** START OF DATA PROVIDED **
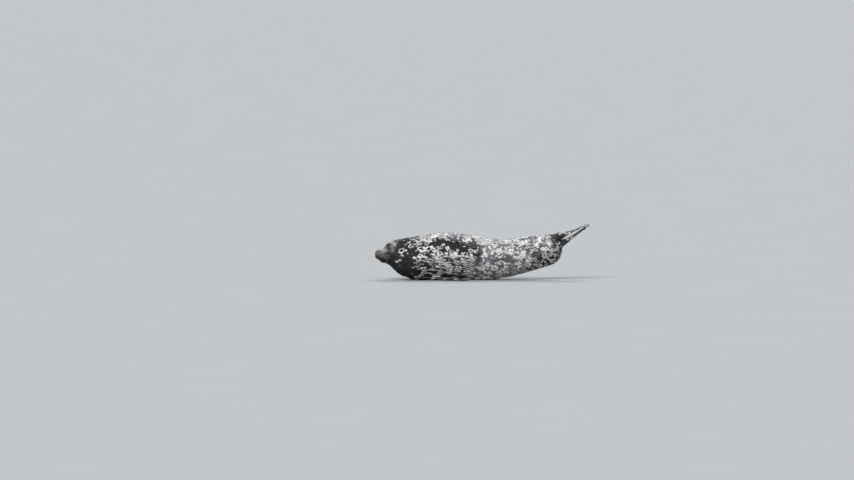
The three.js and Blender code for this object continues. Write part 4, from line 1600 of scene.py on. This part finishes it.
def whisker_roots(side):
    """Places, headings, lengths and base radii of the whiskers on one side of the muzzle."""
    rows = []
    for row, count in enumerate(WHISKERS_IN_ROWS):
        for k in range(count):
            back = k / 7
            s = 52 + 42 * back + rng.uniform(-1, 1) + 2 * (row % 2)
            degrees = 84 + 6.4 * row + 3 * back + rng.uniform(-0.8, 0.8)
            rows.append((s, degrees, 26 + 74 * back**1.15 * rng.uniform(0.85, 1.1), 0.29 + 0.22 * back))
    for k in range(BROW_WHISKERS):
        s, degrees = path_of(86 + 5.5 * k) + rng.uniform(-1, 1), 27 + 2.5 * k
        rows.append((s, degrees, 34 + 16 * rng.uniform(), 0.30))
    s, degrees, length, radius = np.array(rows).T
    degrees = degrees if side == "left" else 360 - degrees
    lean = np.where(s > 110, 0.35, 0.55 + 0.3 * rng.uniform(size=len(s)))
    astray = 0.12 * rng.normal(size=(len(s), 3))
    heading = unit(swept_normal(s, degrees) + lean[:, None] * HEAD_BACKWARD + astray)
    return body_point(s, degrees, 2.2), heading, length, radius


def build_whiskers():
    t, lofts = np.linspace(0, 1, WHISKER_STEPS), []
    for side in EYES:
        root, heading, length, base = whisker_roots(side)
        paths = whisker_curves(root, heading, length, 0.10 + 0.5 * rng.uniform(size=len(root)))
        for path, size, reach in zip(paths, base, length):
            ahead = unit(np.gradient(path, axis=0))
            aside = unit(np.cross(ahead, HEAD_UP))
            radius = size * (1 - 0.86 * t) * (1 + 0.13 * np.sin(2 * np.pi * t * reach / 7))
            rings = tube_rings(path, radius, aside, np.cross(ahead, aside), WHISKER_SIDES, (1.25, 0.8))
            lofts.append(closed_loft(rings, path[0], path[-1]))
    each = len(lofts[0][0])
    points = np.concatenate([points for points, _ in lofts])
    face_sets = [
        np.concatenate([faces[k] + i * each for i, (_, faces) in enumerate(lofts)]) for k in range(3)
    ]
    made = face_outward(new_mesh("whiskers", in_frame(points), face_sets))
    growth = np.tile(np.concatenate([np.repeat(t, WHISKER_SIDES), [0, 1]]), len(lofts))
    set_vectors(made.data, "growth", np.stack([growth, 0 * growth, 0 * growth], -1))
    return made, len(lofts)


def build_whisker_material():
    material, tree = new_material("whisker_horn")
    place = add_node(tree, "ShaderNodeTexCoord")["Object"]
    along = split(stored(tree, "growth"))[0] + lerp(noise(place, 90.0), -0.15, 0.15)
    return set_shader(
        material,
        Base_Color=ramp(along, (
            (0.0, (0.06, 0.05, 0.045)), (0.3, (0.30, 0.28, 0.24)), (1.0, (0.66, 0.64, 0.59)),
        )),
        Roughness=fade(along, 0.0, 1.0, 0.42, 0.3),
    )


whiskers, whisker_count = build_whiskers()
whiskers.data.materials.append(build_whisker_material())
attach(whiskers, "root")
print("whiskers:", whisker_count)

# %% [markdown]
# ## The coat
# Real hair is far too fine to model one by one, and a hair system can't be kept as mesh. So the coat is
# made of small tufts, each a flat, pointed, ridged blade of a few hairs stuck together. A tuft grows from
# a point of the skin, runs along the stored flow and lies almost flat, with its tip just proud. There
# are many of them, short and fine on the face and the flippers and longer on the trunk, in pieces of
# under 200,000 triangles. Each takes the facts stored at its root and keeps one place in the pattern, so
# that a whole tuft has one colour of the markings, with painted shade that darkens it towards its root.

# %% Where tufts grow
COAT_PIECES = {
    # name: (shapes it grows on, from and to behind the nose, gap between roots, length, width)
    "coat_muzzle": (("body",), (-99, 66), 1.55, (3.4, 4.2), 0.62),
    "coat_face": (("body",), (66, 112), 1.75, (4.2, 4.8), 0.68),
    "coat_cheeks": (("body",), (112, 210), 3.0, (4.8, 8.0), 0.95),
    "coat_neck": (("body",), (210, 340), 3.6, (8.0, 11.0), 1.35),
    "coat_shoulders": (("body",), (340, 560), 4.4, (11.0, 12.0), 1.6),
    "coat_chest": (("body",), (560, 800), 4.7, (12.0, 12.0), 1.7),
    "coat_loins": (("body",), (800, 1090), 4.7, (12.0, 12.0), 1.7),
    "coat_hips": (("body", "tail"), (1090, 2000), 4.7, (12.0, 10.0), 1.6),
    "coat_fore_flippers": (("fore_left", "fore_right"), (-99, 2000), 3.1, (6.5, 3.2), 1.0),
    "coat_hind_flippers": (("hind_left", "hind_right"), (-99, 2000), 3.6, (7.0, 3.2), 1.1),
}
MOST_TUFTS = 19500  # ten triangles each stay under 200,000
DRAWS_PER_CUBE = 5
PRESSED_BELOW = 0.004  # metres: the skin that the weight rests on


def bare_places(points, normals):
    """True where no hair grows: eye openings, lips, ears, nose, and where the weight rests."""
    places = points / MM + FRAME_MIDDLE
    f, l, d = to_head(places)
    bare = (points[:, 2] < PRESSED_BELOW) & (normals[:, 2] < -0.3)
    for centre, _, along, up in EYES.values():
        away = places - centre
        close = np.linalg.norm(away, axis=-1) < 30
        bare |= close & (outside_lids(dot(away, along), dot(away, up)) < 1.6)
    bare |= (f < MOUTH_END) & (np.abs(above_lips(f, d)) < 2.2)
    bare |= from_ear(f, l, d) < 4.5
    _, path, degrees = body_coordinates(points)
    across = path * np.sin(np.radians(degrees)) / NOSE["width"]
    up = (path * np.cos(np.radians(degrees)) - NOSE["up"]) / NOSE["height"]
    return bare | ((path < 60) & (np.hypot(across, up) < 0.98))


def carried(values, corners, share):
    """Values of the skin's points, carried to places on its triangles."""
    return np.einsum("nk,nkd->nd", share, values[corners])


def scatter_roots(wanted, gap, rng):
    """Even places on the wanted triangles: many are drawn, and each small cube of space keeps one."""
    corners = skin_triangles[wanted]
    a, b, c = (skin_points[corners[:, k]] for k in range(3))
    area = np.linalg.norm(np.cross(b - a, c - a), axis=-1) / 2
    total = int(area.sum() / (gap * MM) ** 2 * DRAWS_PER_CUBE)
    chosen = rng.choice(len(corners), total, p=area / area.sum())
    u, v = rng.uniform(size=(2, total))
    flip = u + v > 1
    u, v = np.where(flip, 1 - u, u), np.where(flip, 1 - v, v)
    share = np.stack([1 - u - v, u, v], -1)
    cube = np.floor(carried(skin_points, corners[chosen], share) / (gap * MM)).astype(np.int64)
    _, kept = np.unique(cube @ np.array([1, 100_003, 10_000_019]), return_index=True)
    return corners[chosen[kept]], share[kept]


print("coat pieces:", len(COAT_PIECES))

# %% The shape of a tuft
ALONG = np.array([0, 0, 0, 0.42, 0.42, 0.42, 1.0])  # seven points, as shares of a tuft's length,
ACROSS = np.array([-0.6, 0.6, 0, -1.0, 1.0, 0, 0]) / 2  # of its width
ABOVE = np.array([-0.7, -0.7, 0.1, 0.15, 0.15, 0.95, 0.85])  # and of its height
SIDES = np.array([(0, 3, 5, 2), (2, 5, 4, 1), (1, 4, 3, 0)])
ENDS = np.array([(0, 2, 1), (3, 6, 5), (5, 6, 4), (4, 6, 3)])
UV_PATCH = 0.003  # the size of a tuft on the flat map
TUFT_SLOPE = 0.085  # its height for its length
LOWEST_TUFT = 0.0008  # metres above the floor


def unwrap(points, corners, share, shapes):
    """Each root's place on a flat map of the skin: along and around the body, or over each blade."""
    if "body" in shapes:
        _, path, degrees = body_coordinates(points)
        low, high = path.min(), path.max()
        return np.stack([(path - low) / (high - low), degrees / 360], -1) * 0.98 + 0.01
    owner = skin_owner[corners]
    same = np.isin(owner, numbers_of(*shapes)) * share + 1e-6
    same = same / same.sum(1, keepdims=True)
    keys = carried(skin_keys, corners, same)
    strongest = np.arange(len(corners)), same.argmax(1)
    second_blade = owner[strongest] == numbers_of(*shapes)[-1]
    lower_face = skin_keys[corners[strongest], 2] < 0
    around = (keys[:, 1] + 1) / 2 * 0.23 + 0.25 * (second_blade * 2 + lower_face) + 0.01
    return np.stack([np.clip(keys[:, 0], 0, 1) * 0.98 + 0.01, around], -1)


def tuft_mesh(name, points, flat):
    start = np.arange(len(points))[:, None, None] * len(ALONG)
    face_sets = [(start + SIDES).reshape(-1, 4), (start + ENDS).reshape(-1, 3)]
    made = new_mesh(name, points.reshape(-1, 3), face_sets)
    patch = np.stack([ALONG - 0.5, ACROSS], -1) * UV_PATCH
    spots = (flat[:, None] + patch[None]).reshape(-1, 2)
    corner_points = np.empty(len(made.data.loops), np.int32)
    made.data.loops.foreach_get("vertex_index", corner_points)
    layer = made.data.uv_layers.new(name="OFBake")
    layer.data.foreach_set("uv", spots[corner_points].astype(np.float32).ravel())
    return face_outward(made)


print("triangles of a tuft:", 2 * len(SIDES) + len(ENDS))

# %% Growing one piece of coat
def roots_of(shapes, span, gap, rng):
    """Which triangles of the skin the roots lie on, and where on each."""
    own = np.isin(skin_owner[skin_triangles], numbers_of(*shapes))
    x = skin_points[skin_triangles].mean(1)[:, 0] / MM + FRAME_MIDDLE[0]
    wanted = (own.all(1) if "body" in shapes else own.any(1)) & (x >= span[0]) & (x < span[1])
    corners, share = scatter_roots(wanted, gap, rng)
    root, normal = carried(skin_points, corners, share), unit(carried(skin_normals, corners, share))
    order = rng.permutation(np.flatnonzero(~bare_places(root, normal)))[:MOST_TUFTS]
    return corners[order], share[order], root[order], normal[order]


def grow_coat(name, shapes, span, gap, lengths, width):
    rng = np.random.default_rng(sum(map(ord, name)))
    corners, share, root, normal = roots_of(shapes, span, gap, rng)
    count = len(root)
    aside = unit(np.cross(normal, carried(skin_flow, corners, share)))
    turn = rng.normal(0, 0.15, count)[:, None]
    flow = unit(np.cos(turn) * unit(np.cross(aside, normal)) + np.sin(turn) * aside)
    aside = np.cross(normal, flow)
    if "body" in shapes:
        behind = root[:, 0] / MM + FRAME_MIDDLE[0]
        reach = mix(*lengths, smoothstep(max(span[0], 0), min(span[1], RUMP_END), behind))
    else:
        reach = mix(*lengths, np.clip(carried(skin_keys, corners, share)[:, 0], 0, 1))
    reach = reach * rng.uniform(0.75, 1.2, count) * MM
    broad = width * rng.uniform(0.75, 1.25, count) * MM
    above = ABOVE * rng.uniform(0.75, 1.2, (count, 1))
    height = above * np.clip(TUFT_SLOPE * reach.mean() / MM, 0.35, 0.95) * MM
    along, across = ALONG * reach[:, None], ACROSS * broad[:, None]
    steps = (along, flow[:, None]), (across, aside[:, None]), (height, normal[:, None])
    points = moved(root[:, None], *steps)
    points[..., 2] = np.maximum(points[..., 2], LOWEST_TUFT)
    made = tuft_mesh(name, points, unwrap(root, corners, share, shapes))
    tone = rng.uniform(size=count)
    own = {fact: carried(facts[fact], corners, share) for fact in ("regions", "marks", "outward")}
    own["place"] = root + 0.5 * reach[:, None] * flow
    for fact, values in own.items():
        set_vectors(made.data, fact, np.repeat(values, len(ALONG), axis=0))
    hair = [np.tile(ALONG, count), np.repeat(tone, len(ALONG)), np.tile(ABOVE, count)]
    set_vectors(made.data, "hair", np.stack(hair, -1))
    return made


print("tufts at most in one piece:", MOST_TUFTS)

# %% The coat's material
def build_coat_material():
    material, tree = new_material("seal_coat")
    along, own, _ = split(stored(tree, "hair"))
    return set_shader(
        material,
        # painted shade: each tuft is darker at its root near the skin and paler at its tip; the random
        # tone of each tuft is its own
        Base_Color=pelage_colour(tree) * (fade(along, 0.0, 1.0, 0.84, 1.10) * lerp(own, 0.86, 1.14)),
        Roughness=fade(own, 0.0, 1.0, 0.72, 0.56),
        Specular_IOR_Level=0.35,
    )


coat_material = build_coat_material()
tufts = {}
for name, (shapes, span, gap, lengths, width) in COAT_PIECES.items():
    coat = grow_coat(name, shapes, span, gap, lengths, width)
    coat.data.materials.append(coat_material)
    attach(coat, "root")
    tufts[name] = len(coat.data.vertices) // len(ALONG)
print("tufts:", tufts, "in all", sum(tufts.values()))

# %% [markdown]
# ## The floor
# A plain pale studio floor, wide enough that the long lens sees nothing else. It has a trace of mottling
# so that it looks like a surface, and it belongs to the stage and not to the animal. One huge quad would
# do for the shape, but faces that are small near the middle keep its shading exact.

# %% Floor
FLOOR_HALF = 320.0
FLOOR_STEPS = 25


def build_floor():
    steps = np.sinh(np.linspace(-6, 6, FLOOR_STEPS)) / math.sinh(6) * FLOOR_HALF
    x, y = (values.ravel() for values in grid(steps, steps))
    i, j = grid(np.arange(FLOOR_STEPS - 1), np.arange(FLOOR_STEPS - 1))
    first = (i * FLOOR_STEPS + j).ravel()
    faces = np.stack([first, first + FLOOR_STEPS, first + FLOOR_STEPS + 1, first + 1], -1)
    made = new_mesh("floor", np.stack([x, y, 0 * x], -1), [faces])
    material, tree = new_material("pale_floor")
    cloud = noise(add_node(tree, "ShaderNodeTexCoord")["Object"], 1.4, 4.0)
    set_shader(
        material,
        Base_Color=blend(cloud, (0.330, 0.335, 0.340), (0.365, 0.370, 0.375)),
        Roughness=fade(cloud, 0.3, 0.7, 0.8, 0.9),
    )
    made.data.materials.append(material)
    return made


build_floor()
print("floor laid")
** END OF DATA PROVIDED **
**YOUR OBJECTIVE:** Please reproduce exactly the lines above, beginning with the first and ending with the line that contains "return body_point(s, degrees, 2.2), heading, length, radius", and include nothing outside that range.

**TASK SOLUTION:**
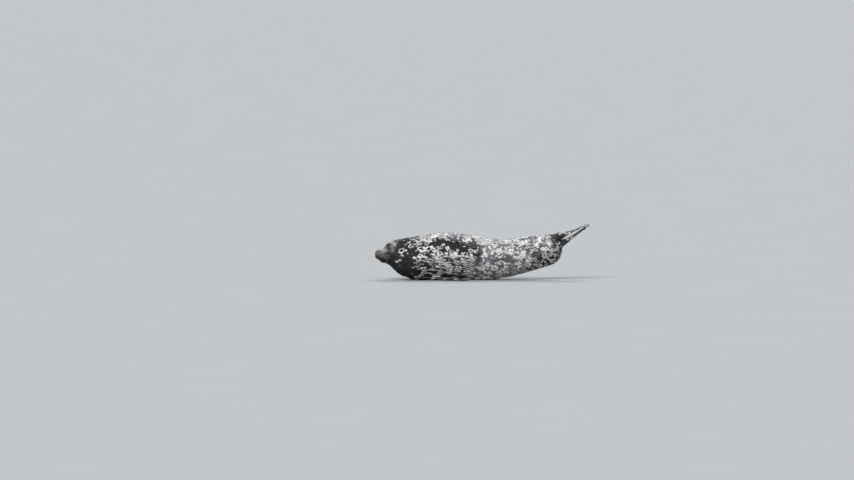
The three.js and Blender code for this object continues. Write part 4, from line 1600 of scene.py on. This part finishes it.
def whisker_roots(side):
    """Places, headings, lengths and base radii of the whiskers on one side of the muzzle."""
    rows = []
    for row, count in enumerate(WHISKERS_IN_ROWS):
        for k in range(count):
            back = k / 7
            s = 52 + 42 * back + rng.uniform(-1, 1) + 2 * (row % 2)
            degrees = 84 + 6.4 * row + 3 * back + rng.uniform(-0.8, 0.8)
            rows.append((s, degrees, 26 + 74 * back**1.15 * rng.uniform(0.85, 1.1), 0.29 + 0.22 * back))
    for k in range(BROW_WHISKERS):
        s, degrees = path_of(86 + 5.5 * k) + rng.uniform(-1, 1), 27 + 2.5 * k
        rows.append((s, degrees, 34 + 16 * rng.uniform(), 0.30))
    s, degrees, length, radius = np.array(rows).T
    degrees = degrees if side == "left" else 360 - degrees
    lean = np.where(s > 110, 0.35, 0.55 + 0.3 * rng.uniform(size=len(s)))
    astray = 0.12 * rng.normal(size=(len(s), 3))
    heading = unit(swept_normal(s, degrees) + lean[:, None] * HEAD_BACKWARD + astray)
    return body_point(s, degrees, 2.2), heading, length, radius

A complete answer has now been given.